### GIVEN INFORMATION

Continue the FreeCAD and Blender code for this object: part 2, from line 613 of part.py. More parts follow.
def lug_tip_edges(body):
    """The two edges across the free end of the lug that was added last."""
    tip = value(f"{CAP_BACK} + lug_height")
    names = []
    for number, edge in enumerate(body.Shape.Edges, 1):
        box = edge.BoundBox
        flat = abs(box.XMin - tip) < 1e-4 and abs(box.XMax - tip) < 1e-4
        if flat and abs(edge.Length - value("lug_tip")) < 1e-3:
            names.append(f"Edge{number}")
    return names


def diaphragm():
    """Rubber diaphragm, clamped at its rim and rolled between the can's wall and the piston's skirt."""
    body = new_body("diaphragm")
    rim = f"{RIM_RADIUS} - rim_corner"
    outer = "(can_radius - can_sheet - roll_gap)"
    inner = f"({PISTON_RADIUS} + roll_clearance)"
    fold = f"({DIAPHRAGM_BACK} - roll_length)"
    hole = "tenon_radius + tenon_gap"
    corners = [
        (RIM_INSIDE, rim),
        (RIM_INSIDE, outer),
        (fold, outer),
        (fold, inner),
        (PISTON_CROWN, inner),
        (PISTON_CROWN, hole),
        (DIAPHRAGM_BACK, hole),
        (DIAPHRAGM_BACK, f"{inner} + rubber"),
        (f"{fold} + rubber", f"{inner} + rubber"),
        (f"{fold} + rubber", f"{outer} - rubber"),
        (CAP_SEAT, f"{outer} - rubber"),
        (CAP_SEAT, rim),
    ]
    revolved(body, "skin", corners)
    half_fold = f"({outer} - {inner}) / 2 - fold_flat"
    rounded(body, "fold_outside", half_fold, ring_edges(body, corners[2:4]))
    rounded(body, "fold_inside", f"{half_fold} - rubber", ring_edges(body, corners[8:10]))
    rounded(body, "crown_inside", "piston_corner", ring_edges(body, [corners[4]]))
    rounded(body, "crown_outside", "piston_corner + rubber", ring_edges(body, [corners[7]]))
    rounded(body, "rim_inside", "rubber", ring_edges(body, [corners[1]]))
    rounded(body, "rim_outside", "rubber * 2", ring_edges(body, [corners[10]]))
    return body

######
### GIVEN INFORMATION

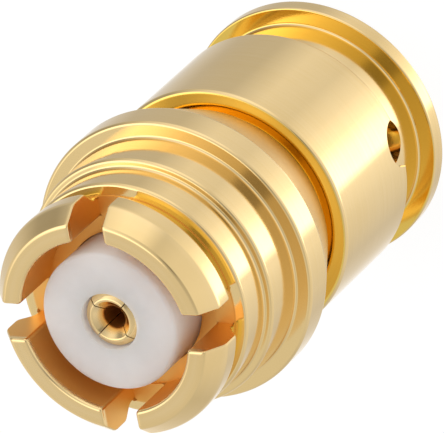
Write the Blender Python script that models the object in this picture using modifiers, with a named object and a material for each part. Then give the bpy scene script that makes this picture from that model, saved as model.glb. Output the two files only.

######
### GIVEN INFORMATION

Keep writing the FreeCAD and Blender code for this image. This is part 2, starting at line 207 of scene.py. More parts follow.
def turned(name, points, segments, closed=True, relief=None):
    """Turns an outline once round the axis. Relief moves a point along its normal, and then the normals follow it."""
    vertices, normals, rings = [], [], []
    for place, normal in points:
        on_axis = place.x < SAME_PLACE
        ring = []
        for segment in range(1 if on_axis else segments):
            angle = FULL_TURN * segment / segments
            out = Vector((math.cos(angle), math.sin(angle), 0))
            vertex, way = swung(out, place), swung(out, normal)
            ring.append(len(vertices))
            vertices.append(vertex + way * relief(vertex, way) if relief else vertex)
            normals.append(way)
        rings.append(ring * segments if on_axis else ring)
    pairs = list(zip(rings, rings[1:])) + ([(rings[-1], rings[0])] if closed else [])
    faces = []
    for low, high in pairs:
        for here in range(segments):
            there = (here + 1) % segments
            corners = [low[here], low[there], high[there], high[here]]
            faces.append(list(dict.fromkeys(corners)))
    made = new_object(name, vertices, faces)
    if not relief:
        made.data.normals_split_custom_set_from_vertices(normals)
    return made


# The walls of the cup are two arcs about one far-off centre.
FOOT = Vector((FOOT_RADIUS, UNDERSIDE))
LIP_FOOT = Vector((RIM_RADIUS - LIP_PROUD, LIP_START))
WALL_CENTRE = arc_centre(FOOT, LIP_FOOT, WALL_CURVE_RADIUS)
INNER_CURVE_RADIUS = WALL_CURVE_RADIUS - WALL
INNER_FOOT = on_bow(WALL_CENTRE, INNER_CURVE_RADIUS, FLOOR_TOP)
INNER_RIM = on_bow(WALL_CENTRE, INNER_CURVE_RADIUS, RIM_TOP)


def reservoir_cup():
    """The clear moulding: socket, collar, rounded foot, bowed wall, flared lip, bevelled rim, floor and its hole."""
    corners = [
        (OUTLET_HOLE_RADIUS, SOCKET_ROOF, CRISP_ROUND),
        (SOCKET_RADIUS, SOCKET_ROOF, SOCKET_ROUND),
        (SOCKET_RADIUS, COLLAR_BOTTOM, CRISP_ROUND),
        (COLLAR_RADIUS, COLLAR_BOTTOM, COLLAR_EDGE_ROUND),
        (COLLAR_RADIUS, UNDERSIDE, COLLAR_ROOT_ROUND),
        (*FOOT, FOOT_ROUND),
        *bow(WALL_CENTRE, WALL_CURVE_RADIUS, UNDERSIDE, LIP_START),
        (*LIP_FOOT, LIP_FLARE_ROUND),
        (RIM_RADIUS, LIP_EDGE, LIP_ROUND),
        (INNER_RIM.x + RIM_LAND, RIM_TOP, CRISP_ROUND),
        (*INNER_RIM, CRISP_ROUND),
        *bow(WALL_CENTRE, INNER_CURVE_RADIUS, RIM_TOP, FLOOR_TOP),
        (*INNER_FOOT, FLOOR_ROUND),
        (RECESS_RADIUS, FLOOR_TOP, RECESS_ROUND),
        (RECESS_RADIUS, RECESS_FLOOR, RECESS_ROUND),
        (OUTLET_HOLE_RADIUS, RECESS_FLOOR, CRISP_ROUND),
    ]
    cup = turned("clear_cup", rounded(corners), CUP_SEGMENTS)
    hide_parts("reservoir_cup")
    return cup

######

▶ _DIRECTIONS_
From the records above, retype only the lines starting at the line that contains "Keep writing the" and ending at the line that contains "INNER_RIM = on_bow(WALL_CENTRE, INNER_CURVE_RADIUS, RIM_TOP)", both included.

▶ _TASK OUTPUT_
Keep writing the FreeCAD and Blender code for this image. This is part 2, starting at line 207 of scene.py. More parts follow.
def turned(name, points, segments, closed=True, relief=None):
    """Turns an outline once round the axis. Relief moves a point along its normal, and then the normals follow it."""
    vertices, normals, rings = [], [], []
    for place, normal in points:
        on_axis = place.x < SAME_PLACE
        ring = []
        for segment in range(1 if on_axis else segments):
            angle = FULL_TURN * segment / segments
            out = Vector((math.cos(angle), math.sin(angle), 0))
            vertex, way = swung(out, place), swung(out, normal)
            ring.append(len(vertices))
            vertices.append(vertex + way * relief(vertex, way) if relief else vertex)
            normals.append(way)
        rings.append(ring * segments if on_axis else ring)
    pairs = list(zip(rings, rings[1:])) + ([(rings[-1], rings[0])] if closed else [])
    faces = []
    for low, high in pairs:
        for here in range(segments):
            there = (here + 1) % segments
            corners = [low[here], low[there], high[there], high[here]]
            faces.append(list(dict.fromkeys(corners)))
    made = new_object(name, vertices, faces)
    if not relief:
        made.data.normals_split_custom_set_from_vertices(normals)
    return made


# The walls of the cup are two arcs about one far-off centre.
FOOT = Vector((FOOT_RADIUS, UNDERSIDE))
LIP_FOOT = Vector((RIM_RADIUS - LIP_PROUD, LIP_START))
WALL_CENTRE = arc_centre(FOOT, LIP_FOOT, WALL_CURVE_RADIUS)
INNER_CURVE_RADIUS = WALL_CURVE_RADIUS - WALL
INNER_FOOT = on_bow(WALL_CENTRE, INNER_CURVE_RADIUS, FLOOR_TOP)
INNER_RIM = on_bow(WALL_CENTRE, INNER_CURVE_RADIUS, RIM_TOP)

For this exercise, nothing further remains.